Entre los prisioneros figuraba un oficial, Augusto Miranda, que llegaría a ser almirante y ministro de Marina. Frente a La Habana, solicitó desembarcar bajo palabra de honor, con objeto de atender a su familia que allí residía, y cuya situación no podía por menos de ser muy crítica en aquellos momentos. Se le concedieron dos horas.

Cuando había transcurrido poco más de la mitad del permiso, anunciaron a Miranda que un oficial del barco americano preguntaba si estaba en la casa. Miranda refrenó su cólera a duras penas: mediando la palabra de un marino español, no podía aceptar qué se pretendiese vigilar su cumplimiento. Pronto tuvo que rectificar. El marino americano le dijo, sencillamente:

—Vengo a traerle su espada. El comandante no quiere que cruce usted la ciudad sin espada, en una hora tan concurrida.

Un día Cánovas del Castillo tuvo un incidente con un señor que pretendía tener preferencia de paso en una fiesta palaciega.

—Soy grande de España —exclamó el segundo.

—Y yo soy quien los hace —respondió Cánovas. Y pasó el primero.

Cuando el barcelonés Pedro Maristany fue nombrado conde de Lavern, un amigo le dijo:

—No sé, te encuentro un poco pachucho, ¿qué te pasa?

—Debe ser el cambio de sangre —respondió Maristany.

Del mismo se cuenta que encargó a su criada que, a todos los que iban a felicitarle por el título, contestase:

—El señor no está en casa. Ha salido a probarse la armadura.

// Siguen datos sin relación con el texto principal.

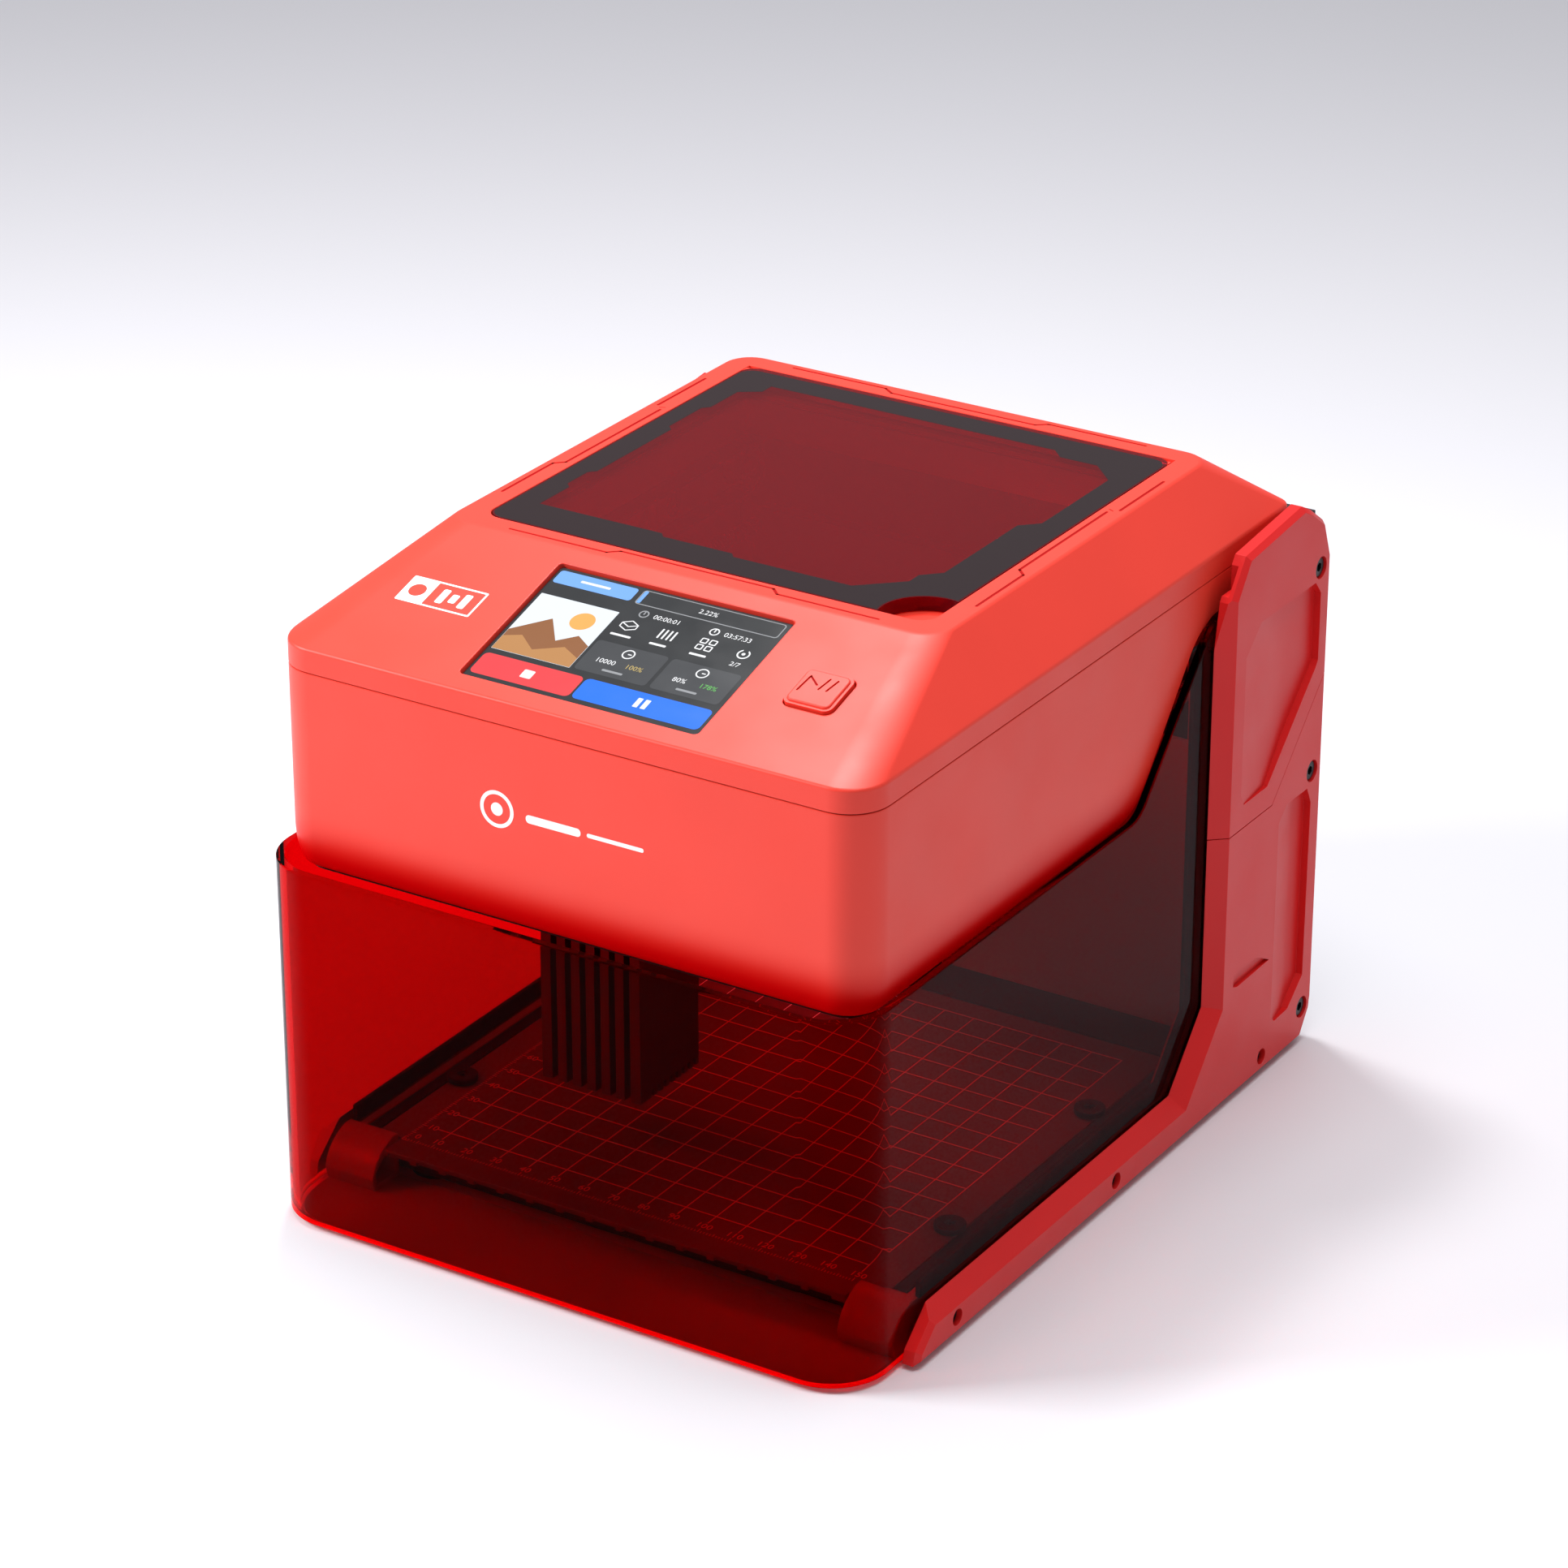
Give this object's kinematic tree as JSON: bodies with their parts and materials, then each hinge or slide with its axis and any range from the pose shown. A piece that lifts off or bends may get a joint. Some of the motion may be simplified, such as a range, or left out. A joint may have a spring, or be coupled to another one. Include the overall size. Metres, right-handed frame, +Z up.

Decía Jonathan Swift que muchos nobles son como las patatas, que todo lo bueno lo tienen bajo tierra. Y no estará de más recordar una anécdota célebre:

El gran polemista católico Louis Veuillot discutía un día con un majadero que no hacía más que vanagloriarse de sus antepasados. Veuillot puso fin a la disputa diciendo:

—Yo asciendo de una familia de humildes campesinos, ¿de quién desciende usted?